Najlepsze forum PBF o tematyce Bleach
Tak jak wyżej tutaj możemy pracować... Jak to wygląda? Piszemy fabularnie możemy wymyślić sobie zajęcie jakie chcemy robić im ładniej i dużej się rozpiszemy tym Admin/Moderator da nam więcej Gold'a
Pamiętajcie im więcej tym lepiej!!! (Tylko mi tu nie zostać pracocholikami )
Możemy pracować raz dziennie!!![Czyli możemy w tym temacie pisać jednego posta co 24h]
Offline
Dostałem kolejne zlecenie, a dokładnie nauczyć walki kataną syna kapitana. Poszedłem do jego domu myśląc sobie: to będzie pestka, a może sobie jeszcze potrenuje Gdy doszedłem przywitałem się uprzejmie z kapitanem 11 oddziału. Zapoznał mnie natychmiast z jego synem Jackie'm (nie miałem pomysłu na imię), gdy go zobaczyłem zrozumiałem, że to będzie znacznie trudniejsze niż myślałem, ponieważ młodzieniec wyglądał na takiego, który nie jest w stanie utrzymać katany w ręce.

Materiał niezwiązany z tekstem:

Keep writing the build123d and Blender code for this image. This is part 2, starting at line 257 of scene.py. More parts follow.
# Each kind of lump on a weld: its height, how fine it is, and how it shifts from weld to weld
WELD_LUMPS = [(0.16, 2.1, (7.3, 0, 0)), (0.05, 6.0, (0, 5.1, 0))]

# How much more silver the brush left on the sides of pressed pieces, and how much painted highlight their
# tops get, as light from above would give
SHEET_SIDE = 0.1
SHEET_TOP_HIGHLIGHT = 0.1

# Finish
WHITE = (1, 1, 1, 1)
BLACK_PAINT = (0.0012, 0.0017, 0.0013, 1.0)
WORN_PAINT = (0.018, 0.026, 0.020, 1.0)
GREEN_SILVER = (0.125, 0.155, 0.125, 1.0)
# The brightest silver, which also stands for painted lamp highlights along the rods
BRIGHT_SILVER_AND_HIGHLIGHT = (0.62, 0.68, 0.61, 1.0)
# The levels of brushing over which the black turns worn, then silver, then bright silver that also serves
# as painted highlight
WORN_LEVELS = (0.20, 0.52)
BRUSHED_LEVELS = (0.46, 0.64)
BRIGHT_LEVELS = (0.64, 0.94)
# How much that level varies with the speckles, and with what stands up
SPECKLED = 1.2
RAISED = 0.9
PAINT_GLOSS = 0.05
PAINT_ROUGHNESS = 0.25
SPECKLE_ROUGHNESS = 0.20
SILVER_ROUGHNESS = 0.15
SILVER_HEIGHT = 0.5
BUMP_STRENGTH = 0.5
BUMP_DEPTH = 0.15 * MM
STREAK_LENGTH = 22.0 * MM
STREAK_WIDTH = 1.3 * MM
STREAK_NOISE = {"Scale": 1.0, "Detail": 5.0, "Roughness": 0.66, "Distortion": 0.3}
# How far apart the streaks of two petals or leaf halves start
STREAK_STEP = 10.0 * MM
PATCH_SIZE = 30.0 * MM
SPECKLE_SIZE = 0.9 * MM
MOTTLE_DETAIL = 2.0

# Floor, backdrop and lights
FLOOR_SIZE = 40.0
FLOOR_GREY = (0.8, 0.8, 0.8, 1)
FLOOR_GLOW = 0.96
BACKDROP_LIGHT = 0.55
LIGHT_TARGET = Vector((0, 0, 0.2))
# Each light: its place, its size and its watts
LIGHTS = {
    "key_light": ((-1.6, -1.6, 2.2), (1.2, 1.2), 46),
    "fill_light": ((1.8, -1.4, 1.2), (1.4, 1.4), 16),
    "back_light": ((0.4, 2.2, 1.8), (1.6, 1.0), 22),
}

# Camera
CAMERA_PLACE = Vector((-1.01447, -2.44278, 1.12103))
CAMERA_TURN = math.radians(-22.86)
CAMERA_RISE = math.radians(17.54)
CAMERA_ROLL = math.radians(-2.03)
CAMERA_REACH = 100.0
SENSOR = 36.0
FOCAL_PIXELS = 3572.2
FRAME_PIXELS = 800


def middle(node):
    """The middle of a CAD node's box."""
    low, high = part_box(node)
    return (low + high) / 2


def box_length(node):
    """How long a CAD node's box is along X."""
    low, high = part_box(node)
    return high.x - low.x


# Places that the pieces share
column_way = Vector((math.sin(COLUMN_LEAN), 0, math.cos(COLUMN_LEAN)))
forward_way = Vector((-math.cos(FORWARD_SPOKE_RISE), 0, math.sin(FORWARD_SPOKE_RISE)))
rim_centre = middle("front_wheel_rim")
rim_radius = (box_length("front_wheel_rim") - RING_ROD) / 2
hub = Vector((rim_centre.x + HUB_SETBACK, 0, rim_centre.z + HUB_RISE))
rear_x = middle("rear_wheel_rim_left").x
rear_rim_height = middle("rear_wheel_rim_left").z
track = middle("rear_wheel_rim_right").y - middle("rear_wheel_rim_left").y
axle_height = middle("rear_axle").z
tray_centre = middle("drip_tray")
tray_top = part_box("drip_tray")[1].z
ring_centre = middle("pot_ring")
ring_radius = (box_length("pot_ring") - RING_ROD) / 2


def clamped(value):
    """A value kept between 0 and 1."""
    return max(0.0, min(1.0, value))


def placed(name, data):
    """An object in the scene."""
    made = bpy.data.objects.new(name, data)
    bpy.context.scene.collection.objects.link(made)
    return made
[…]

______________________________________
Przeszliśmy do treningu najpierw dałem mu do ręki drewnianą katanę co okazało się trafne, ponieważ młodzieniec od razu wypuścił ją z ręki.

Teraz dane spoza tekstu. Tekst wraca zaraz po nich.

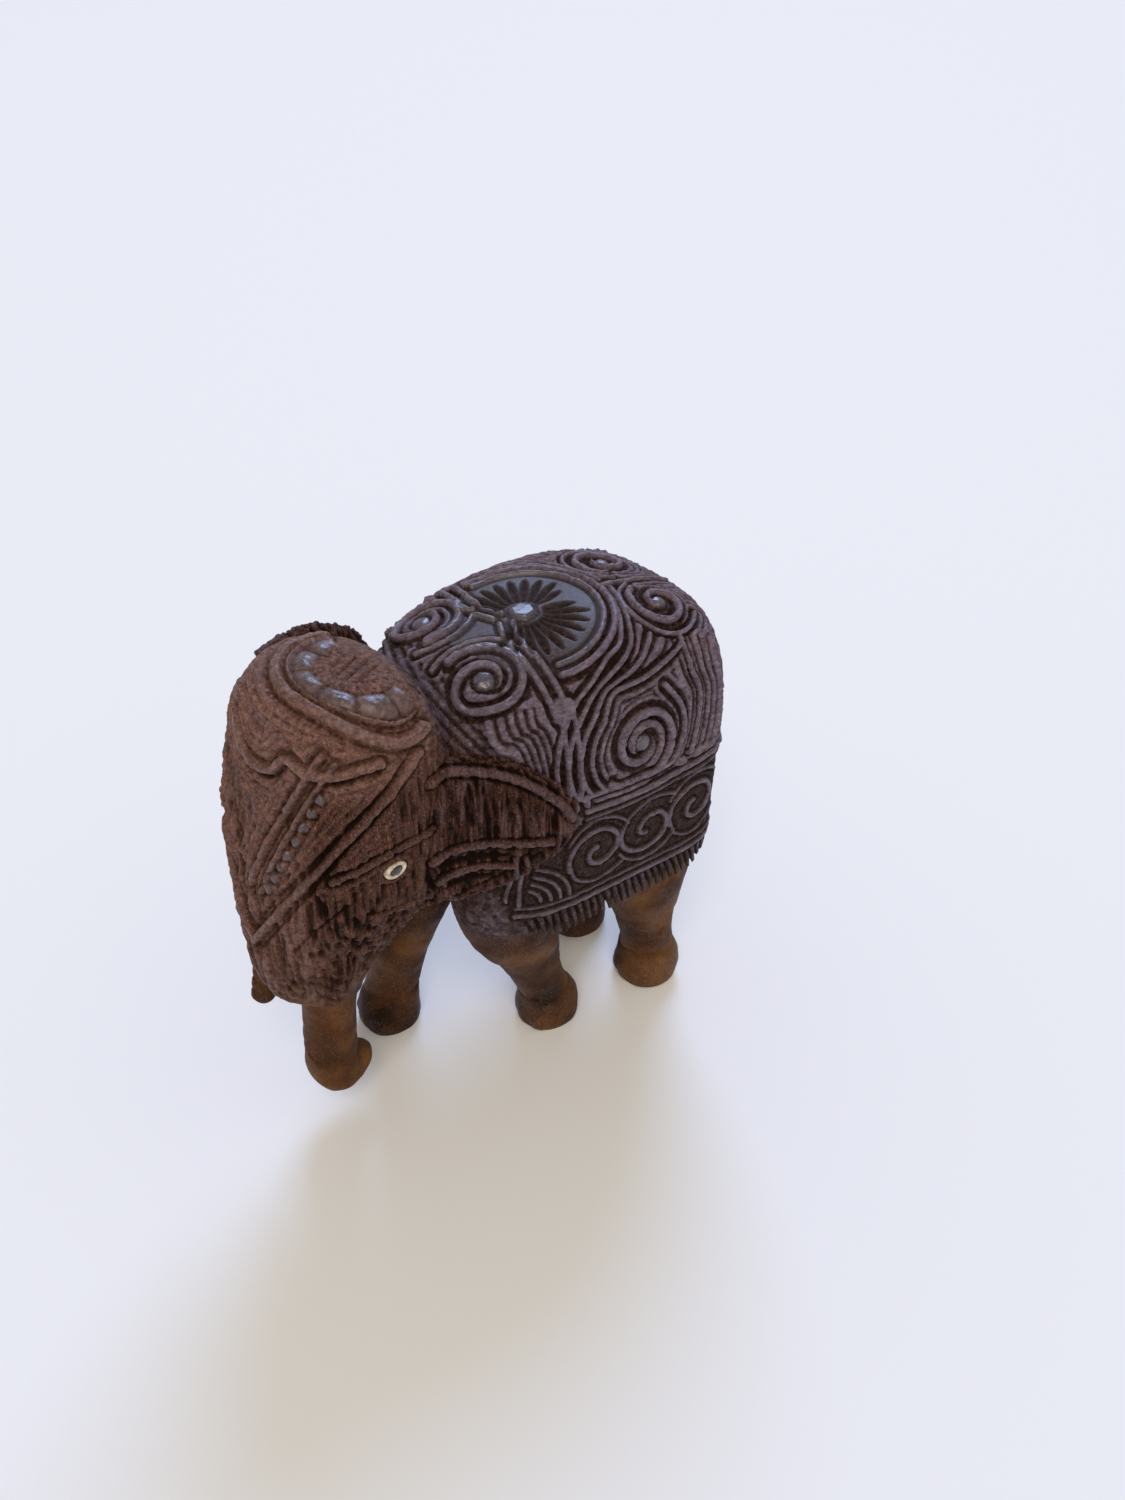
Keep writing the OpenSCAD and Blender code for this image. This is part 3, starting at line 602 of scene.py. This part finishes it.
rough = math_(nt, "SUBTRACT", rough, math_(nt, "MULTIPLY", pol_and_sheen, .15))
nt.links.new(rough, bs.inputs["Roughness"])
nt.links.new(math_(nt, "ADD", .10, math_(nt, "MULTIPLY", pol_and_sheen, .75)), bs.inputs["Specular IOR Level"])
hsum = math_(nt, "ADD", math_(nt, "MULTIPLY", grain, .5), math_(nt, "ADD", math_(nt, "MULTIPLY", math_(nt, "MULTIPLY", speck, .8), math_(nt, "SUBTRACT", 1.0, math_(nt, "MULTIPLY", pol_and_sheen, .8))), math_(nt, "MULTIPLY", math_(nt, "MULTIPLY", streak, cheek), 1.1)))
bp = node(nt, "ShaderNodeBump", Strength=.6, Distance=.00035); nt.links.new(hsum, bp.inputs["Height"]); nt.links.new(bp.outputs[0], bs.inputs["Normal"])
body.data.materials.clear(); body.data.materials.append(wood)

def small(name, lo_c, hi_c, rgh, coat):
    m, t, b = new_mat(name)
    n = node(t, "ShaderNodeTexNoise", Scale=900.0, Detail=5.0); tcn = t.nodes.new("ShaderNodeTexCoord"); t.links.new(tcn.outputs["Object"], n.inputs["Vector"])
    t.links.new(ramp(t, n.outputs["Fac"], [(.35, lo_c), (.65, hi_c)]), b.inputs["Base Color"])
    r = ramp(t, n.outputs["Fac"], [(.3, (rgh,)*3), (.7, (rgh+.15,)*3)]); t.links.new(r, b.inputs["Roughness"])
    b.inputs["Coat Weight"].default_value = coat
    u = node(t, "ShaderNodeBump", Strength=.25, Distance=.0001); t.links.new(n.outputs["Fac"], u.inputs["Height"]); t.links.new(u.outputs[0], b.inputs["Normal"])
    return m
bone = small("bone_inlay", (.42,.31,.20), (.78,.70,.54), .35, .1)
black = small("pupil_dark", (.010,.014,.010), (.035,.045,.032), .18, .5)
for ring, pup in eyes:
    ring.data.materials.append(bone); pup.data.materials.append(black)

# ---------------------------------------------------------------- stage, light, camera
fl = bpy.data.meshes.new("floor"); fl.from_pydata([(-60,-60,0),(60,-60,0),(60,60,0),(-60,60,0)], [], [(0,1,2,3)])
floor = bpy.data.objects.new("floor", fl); bpy.context.scene.collection.objects.link(floor)
fm, ft, fb = new_mat("floor_pale"); fb.inputs["Base Color"].default_value = (.90,.90,.90,1); fb.inputs["Roughness"].default_value = .9
floor.data.materials.append(fm)
wd = bpy.data.worlds.new("studio"); bpy.context.scene.world = wd; wd.use_nodes = True
wd.node_tree.nodes["Background"].inputs[0].default_value = (1,.97,.93,1); wd.node_tree.nodes["Background"].inputs[1].default_value = .42
def sun(name, loc, spread, power, col):
    l = bpy.data.lights.new(name, "SUN"); l.angle = math.radians(spread); l.energy = power; l.color = col
    o = bpy.data.objects.new(name, l); o.location = loc; bpy.context.scene.collection.objects.link(o)
    o.rotation_euler = (-Vector(loc)).to_track_quat("-Z", "Y").to_euler()
sun("window", (-.55, .50, .72), 26, 1.8, (.44,.60,1))
sun("lamp", (.62, -.42, .82), 32, 1.35, (1,.88,.72))
bpy.context.scene.view_settings.view_transform = "Standard"

AZ, EL = math.radians(54), math.radians(34.5)
D = Vector((math.sin(AZ)*math.cos(EL), -math.cos(AZ)*math.cos(EL), math.sin(EL)))
R = (-D).cross(Vector((0,0,1))).normalized(); U = R.cross(-D)
cd = bpy.data.cameras.new("cam"); cam = bpy.data.objects.new("cam", cd); bpy.context.scene.collection.objects.link(cam)
rot = Matrix((R, U, D)).transposed()
cam.matrix_world = Matrix.Translation(Vector((.21524, -.12562, .26963))) @ rot.to_4x4()
cd.sensor_width = 36; cd.lens = 27.05; cd.clip_start = .01
bpy.context.scene.camera = cam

Musiałem się z nim tak droczyć z 15 minut za nim wziął ją do ręki i zaczął trenować. Zaczęliśmy od tego, że miał mnie atakować, a ja będe się tylko bronić. Jackie uderzył z trzy razy i już się zmachał 0.o Dałem mu z 5 minut na odpoczynek i powiedziałem tak wyprowadzaj ciosy po czym pokazałem mu w powietrzu podstawowe ataki takie jak atak od boku i powiedziałem, żeby atakował całym ciałem co nada choć trochę siły jego atakom. Zaczęliśmy trening kazałem mu poćwiczyć trochę walkę w powietrzu po czym wróciliśmy do ataku na mnie, tym razem zaatakował z 30 razy zanim się zmęczył, a ja pomyślałem: Może jeszcze będą z ciebie ludzie. Trenowaliśmy tak jeszcze trochę po czym była 10 minutowa przerwa. W końcu zdecydowałem, czas nauczyć cię się bronić. Zaatakowałem go raz z średnią siła i zobaczyłem, że katana wypadła mu z ręki.

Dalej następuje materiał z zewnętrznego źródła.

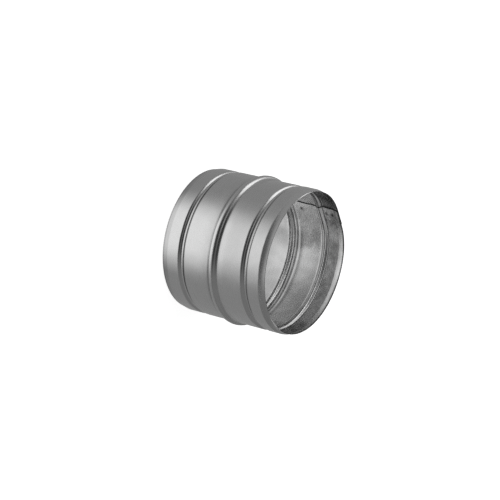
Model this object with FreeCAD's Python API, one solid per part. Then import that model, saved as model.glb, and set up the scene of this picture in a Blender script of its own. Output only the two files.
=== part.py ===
"""Duct connector: a short spigot that joins two lengths of round ventilation duct.

One strip of galvanised sheet is rolled into a ring and lapped along one straight seam.
A bead stands out round the middle, where both ducts stop. A groove is rolled in on each
side of it to stiffen the spigot, and both ends are drawn in slightly, so that a duct
slides over them. The lap is held by a row of spot welds. Rolling leaves the two ends of
the strip flat, so the ring is flatter along the seam, and the whole lap stays inside the
round size: a duct still passes over it.

The tube stands on one end: +Z is its axis, z = 0 is the lower rim, and the origin is on
the axis. All sizes are in millimetres.
"""
import FreeCAD, Part

import math
import os

from FreeCAD import Vector

# Size of the tube
spigot_diameter = 99.0        # outside of the wall: a 100 mm duct slips over it
tube_length = 82.0
sheet = 0.5                   # sheet thickness, measured along the radius

# Bead round the middle, which stops both ducts
bead_width = 9.0
bead_height = 2.0

# Groove on each side of the bead
groove_offset = 25.3          # from the middle of the tube to the middle of a groove
groove_width = 6.6
groove_depth = 1.6

# Ends drawn in
lip_length = 4.7              # from the rim to where the wall starts to bend in
lip_draw = 1.0                # how much smaller the radius is at the rim
lip_crease = 2.0              # radius of that bend
lip_lean = 20.0               # slope that the bend reaches, in degrees

# Lap seam
seam_angle = 139.75           # direction of the middle of the lap, from +X towards +Y
lap_width = 11.7              # how far the two ends of the strip overlap
lap_gap = 0.1                 # play between the two layers, bridged by the welds
flat_margin = 0.65            # how far the flat runs on past the lap, each way
flat_depth = 2.0              # how far the flat lies inside the round size

# Spot welds in the lap
weld_off_middle = 10.0        # first weld, from the middle of the tube, the same both ways
weld_off_groove = 1.5         # second weld, from the edge of the groove towards the rim
weld_off_lip = 1.5            # third weld, from the bend of the lip towards the groove
weld_shift = 0.75             # from the middle of the lap, along the strip
weld_diameter = 2.0
dimple_diameter = 2.8         # mark that the electrode leaves on each face
dimple_depth = 0.12

# Values that follow from those above
radius = spigot_diameter / 2
middle = tube_length / 2
flat_half = lap_width / 2 + flat_margin
layer_step = sheet + lap_gap  # from a face of the outer layer to the same face of the inner one
normal = Vector(math.cos(math.radians(seam_angle)), math.sin(math.radians(seam_angle)), 0)
along = Vector(-normal.y, normal.x, 0)
up = Vector(0, 0, 1)


def ridge(z, width, rise):
    """Points of a rolled ridge centred on z: three tangent arcs, outward for a positive rise.

    Each arc is given by its middle and its end, as (step out, z). The flanks lean by
    twice the angle whose tangent is the rise over half the width.
    """
    lean = 2 * math.atan(abs(rise) / (width / 2))
    bend = width / 4 / math.sin(lean)
    sign = math.copysign(1, rise)

    def foot(angle, side):
        return (sign * bend * (1 - math.cos(angle)), z + side * (width / 2 - bend * math.sin(angle)))

    def crown(angle, side):
        return (rise - sign * bend * (1 - math.cos(angle)), z + side * bend * math.sin(angle))

    return [
        (foot(lean / 2, -1), foot(lean, -1)),
        ((rise, z), crown(lean, 1)),
        (foot(lean / 2, 1), foot(0, 1)),
    ]


def wall_path():
    """Shape of the wall from the lower to the upper rim.

    A list of points: a point alone ends a straight run, and a pair is an arc's middle
    and end. Each point is (step out, z), and the step out is 0 on the plain wall.
    """
    # The lip is a tight bend inwards, and a long arc that turns slowly back up to the rim.
    # The long arc is fixed by its slope at the bend and by its two ends: its chord turns half
    # as far as the arc does.
    lean = math.radians(lip_lean)
    run = lip_length - lip_crease * math.sin(lean)
    fall = lip_draw - lip_crease * (1 - math.cos(lean))
    chord_lean = math.atan2(fall, run)
    back = math.hypot(run, fall) / 2 / math.sin(lean - chord_lean)

    def lip(side):
        rim = 0 if side < 0 else tube_length
        start = rim - side * lip_length

        def tight(angle):
            return (-lip_crease * (1 - math.cos(angle)), start + side * lip_crease * math.sin(angle))

        def slow(angle):
            step, z = tight(lean)
            step -= back * (math.cos(angle) - math.cos(lean))
            return (step, z + side * back * (math.sin(lean) - math.sin(angle)))

        return (-lip_draw, rim), slow(chord_lean), tight(lean), tight(lean / 2), (0, start)

    rim, slow_mid, joint, tight_mid, on_wall = lip(-1)
    path = [rim, (slow_mid, joint), (tight_mid, on_wall)]
    for z, width, rise in (
        (middle - groove_offset, groove_width, -groove_depth),
        (middle, bead_width, bead_height),
        (middle + groove_offset, groove_width, -groove_depth),
    ):
        path.append((0, z - width / 2))
        path += ridge(z, width, rise)
    rim, slow_mid, joint, tight_mid, on_wall = lip(1)
    path += [on_wall, (tight_mid, joint), (slow_mid, rim)]
    return path


def wall_section(path, place, outward):
    """Face across the wall. place is where the plain outer face stands, outward its direction."""
    def spot(point, inset):
        return place + outward * (point[0] - inset) + up * point[1]

    def side(inset):
        edges = []
        last = spot(path[0], inset)
        for step in path[1:]:
            if isinstance(step[0], tuple):
                end = spot(step[1], inset)
                edges.append(Part.Arc(last, spot(step[0], inset), end).toShape())
            else:
                end = spot(step, inset)
                edges.append(Part.LineSegment(last, end).toShape())
            last = end
        return edges

    outer = side(0)
    inner = side(sheet)
    rims = (path[0], path[-1][1])  # the path ends with an arc
    ends = [Part.LineSegment(spot(p, 0), spot(p, sheet)).toShape() for p in rims]
    return Part.Face(Part.Wire(Part.__sortEdges__(outer + inner + ends)))


def shoulder(depth):
    """Arc that leads from the round wall into a flat lying depth inside the round size.

    It touches the flat at its end and the round wall where the two run the same way.
    Returns its radius and the angle that it turns through.
    """
    bend = radius - depth / 2 - flat_half ** 2 / (2 * depth)
    turn = math.atan2(flat_half, radius - depth - bend)
    return bend, turn


def rolled_strip():
    """The strip's five stretches: outer flat, shoulder, round wall, shoulder, inner flat."""
    path = wall_path()
    inner_depth = flat_depth + layer_step
    bend_out, turn_out = shoulder(flat_depth)
    bend_in, turn_in = shoulder(inner_depth)

    def section(depth, offset):
        return wall_section(path, normal * (radius - depth) + along * offset, normal)

    def swing(face, centre, turn):
        return face.revolve(centre, up, math.degrees(turn))

    # Outer layer: its free edge, the flat, and the shoulder up to the round wall
    flat_out = section(flat_depth, -lap_width / 2).extrude(along * (lap_width / 2 + flat_half))
    centre_out = normal * (radius - flat_depth - bend_out) + along * flat_half
    shoulder_out = swing(section(flat_depth, flat_half), centre_out, turn_out)

    # Round wall, from one shoulder to the other
    def round_face(angle):
        turned = Vector(
            normal.x * math.cos(angle) - normal.y * math.sin(angle),
            normal.x * math.sin(angle) + normal.y * math.cos(angle),
            0,
        )
        return wall_section(path, turned * radius, turned)

    round_wall = swing(round_face(turn_out), Vector(0, 0, 0), 2 * math.pi - turn_out - turn_in)

    # Inner layer: the shoulder off the round wall, then the flat under the outer one
    centre_in = normal * (radius - inner_depth - bend_in) - along * flat_half
    shoulder_in = swing(section(inner_depth, -flat_half), centre_in, -turn_in)
    flat_in = section(inner_depth, -flat_half).extrude(along * (lap_width / 2 + flat_half))
    return [flat_out, shoulder_out, round_wall, shoulder_in, flat_in]


def weld_places():
    """Height of each spot weld, from the lower rim: three in each half of the tube."""
    steps = [
        weld_off_middle,
        groove_offset + groove_width / 2 + weld_off_groove,
        middle - lip_length - weld_off_lip,
    ]
    return sorted([middle - step for step in steps] + [middle + step for step in steps])


def nugget(z):
    """Metal of one weld, across the play between the layers and a little way into both."""
    bite = 0.35 * sheet
    reach = lap_gap + 2 * bite
    start = normal * (radius - flat_depth - layer_step - bite) + along * weld_shift + up * z
    return Part.makeCylinder(weld_diameter / 2, reach, start, normal)


def dimple(z, face_depth, outward):
    """Shallow round mark of the electrode on one face, cut with part of a large ball.

    The ball alone would reach the groove beside the weld, so it is trimmed to the mark.
    """
    ball = ((dimple_diameter / 2) ** 2 + dimple_depth ** 2) / (2 * dimple_depth)
    spot = normal * (radius - face_depth) + along * weld_shift + up * z
    away = normal * outward
    sphere = Part.makeSphere(ball, spot + away * (ball - dimple_depth))
    trim = Part.makeCylinder(dimple_diameter / 2, 3 * dimple_depth, spot - away * 2 * dimple_depth, away)
    return sphere.common(trim)


def connector():
    """The whole connector: the rolled strip, its welds, and the marks that they leave."""
    stretches = rolled_strip()
    body = stretches[0].fuse(stretches[1:] + [nugget(z) for z in weld_places()])
    marks = []
    for z in weld_places():
        marks.append(dimple(z, flat_depth, 1))
        marks.append(dimple(z, flat_depth + layer_step + sheet, -1))
    body = body.cut(marks)
    return body.removeSplitter()


shell = connector()
solid = shell.Solids[0] if len(shell.Solids) == 1 else shell
print("solids", len(shell.Solids), "valid", solid.isValid(), "volume", round(solid.Volume, 1))
print("box", solid.BoundBox)

os.makedirs("parts", exist_ok=True)
solid.exportStep("parts/connector_shell.step")
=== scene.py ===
# %% [markdown]
# Duct connector, step 1: the fixed frame
#
# The object is a short metal tube that joins two lengths of round ventilation duct. Its solid
# model is already made, with its size and its place, so the scene starts from it and adds only
# what the eye needs. The tube stands on one end, with its axis along +Z, and the measures
# below are in metres.

# %% Load the frame
import bpy
import math
import numpy as np
from mathutils import Matrix, Vector


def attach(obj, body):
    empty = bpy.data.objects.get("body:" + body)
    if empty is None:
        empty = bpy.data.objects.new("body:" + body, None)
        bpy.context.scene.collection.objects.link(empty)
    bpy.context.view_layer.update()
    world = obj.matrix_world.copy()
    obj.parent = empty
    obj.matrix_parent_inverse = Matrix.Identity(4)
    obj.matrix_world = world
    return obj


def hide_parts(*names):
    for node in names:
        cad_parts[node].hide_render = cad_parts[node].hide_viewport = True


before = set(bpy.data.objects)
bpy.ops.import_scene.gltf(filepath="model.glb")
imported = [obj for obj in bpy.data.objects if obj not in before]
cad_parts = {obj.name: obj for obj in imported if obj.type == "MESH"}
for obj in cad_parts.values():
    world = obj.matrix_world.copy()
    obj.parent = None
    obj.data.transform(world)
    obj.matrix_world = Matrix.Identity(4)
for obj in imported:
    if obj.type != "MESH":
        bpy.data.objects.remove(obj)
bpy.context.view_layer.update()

# %% [markdown]
# Step 2: the sizes of the rolled sheet
#
# A rolled part is described by few numbers: how large the ring is, where its bead and grooves
# run, and how far the ends of the strip overlap. They are the solid's sizes, so that the
# finished surface lies on it.

# %% Sizes in metres
MM = 0.001
RADIUS = 49.5 * MM
LENGTH = 82.0 * MM
SHEET = 0.5 * MM
BEAD_WIDTH, BEAD_HEIGHT = 9.0 * MM, 2.0 * MM
GROOVE_OFFSET, GROOVE_WIDTH, GROOVE_DEPTH = 25.3 * MM, 6.6 * MM, 1.6 * MM
LIP_LENGTH, LIP_DRAW, LIP_CREASE = 4.7 * MM, 1.0 * MM, 2.0 * MM
LIP_LEAN = math.radians(20.0)
SEAM_ANGLE = math.radians(139.75)
LAP_WIDTH, LAP_GAP, FLAT_MARGIN, FLAT_DEPTH = 11.7 * MM, 0.1 * MM, 0.65 * MM, 2.0 * MM
FLAT_HALF = LAP_WIDTH / 2 + FLAT_MARGIN
MIDDLE = LENGTH / 2
# Spot welds: steps from the middle of the tube, the same both ways, and shift along the strip
WELD_STEPS = np.array([10.0, 30.1, 34.8]) * MM
WELD_HEIGHTS = np.concatenate([MIDDLE - WELD_STEPS, MIDDLE + WELD_STEPS])
WELD_SHIFT = 0.75 * MM

# %% [markdown]
# Step 3: the path of the strip round the ring
#
# Seen from above, the strip is a line of five stretches that touch each other smoothly: a
# short flat, an arc that leads into the round wall, the round wall, an arc that leaves it, and
# a second flat under the first. A circle alone would be simpler, but then the lap would either
# stand out of the round or cut through itself. The path is a function of one number, the
# distance along the strip, worked out for a whole array at once.

# %% Path round the ring
def shoulder(depth):
    """Radius and turn of the arc from the round wall into a flat that lies depth inside it.

    The arc touches both, so its centre is as far from the axis as the two radii differ.
    """
    bend = RADIUS - depth / 2 - FLAT_HALF ** 2 / (2 * depth)
    return bend, math.atan2(FLAT_HALF, RADIUS - depth - bend)


INNER_DEPTH = FLAT_DEPTH + SHEET + LAP_GAP
BEND_OUT, TURN_OUT = shoulder(FLAT_DEPTH)
BEND_IN, TURN_IN = shoulder(INNER_DEPTH)
FLAT_LENGTH = LAP_WIDTH / 2 + FLAT_HALF
ROUND_TURN = 2 * math.pi - TURN_OUT - TURN_IN
STRETCHES = [FLAT_LENGTH, BEND_OUT * TURN_OUT, RADIUS * ROUND_TURN, BEND_IN * TURN_IN, FLAT_LENGTH]
MARKS = np.concatenate([[0.0], np.cumsum(STRETCHES)])
STRIP_LENGTH = MARKS[-1]


def ring_path(s):
    """Place and outward direction of the plain outer face, s metres along the strip.

    Local axes: x points at the middle of the seam, y along it in the rolling direction. On a
    flat, y grows with s. On an arc, the direction turns by s over the radius about its centre.
    """
    t = s[None, :] - MARKS[:5, None]
    x, y, a = np.zeros((5, s.size)), np.zeros((5, s.size)), np.zeros((5, s.size))
    x[0], y[0] = RADIUS - FLAT_DEPTH, t[0] - LAP_WIDTH / 2
    x[4], y[4] = RADIUS - INNER_DEPTH, t[4] - FLAT_HALF
    a[1] = t[1] / BEND_OUT
    x[1] = RADIUS - FLAT_DEPTH - BEND_OUT + BEND_OUT * np.cos(a[1])
    y[1] = FLAT_HALF + BEND_OUT * np.sin(a[1])
    a[2] = TURN_OUT + t[2] / RADIUS
    x[2], y[2] = RADIUS * np.cos(a[2]), RADIUS * np.sin(a[2])
    a[3] = -TURN_IN + t[3] / BEND_IN
    x[3] = RADIUS - INNER_DEPTH - BEND_IN + BEND_IN * np.cos(a[3])
    y[3] = -FLAT_HALF + BEND_IN * np.sin(a[3])
    k = np.clip(np.searchsorted(MARKS, s, side="right") - 1, 0, 4)
    n = np.arange(s.size)
    x, y, a = x[k, n], y[k, n], a[k, n] + SEAM_ANGLE
    c, d = math.cos(SEAM_ANGLE), math.sin(SEAM_ANGLE)
    return x * c - y * d, x * d + y * c, np.cos(a), np.sin(a)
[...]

- Powiem ci jaka będzie twoja praca domowa. Musisz poćwiczyć trochę mięśnie i wtedy będziesz mógł skuteczniej walczyć.
Do pomieszczenia wszedł kapitan i zaczął ze mną rozmawiać.
- I jak mu idzie?
- Słabo, ale myślę, że mogą być z niego jeszcze ludzie. Jeśli odrobi pracę domową to z pewnością będzie duża poprawa.
- Dobrze w takim razie o to twoje pieniądze.
Po czym podał mi sakiewkę z pieniędzmi.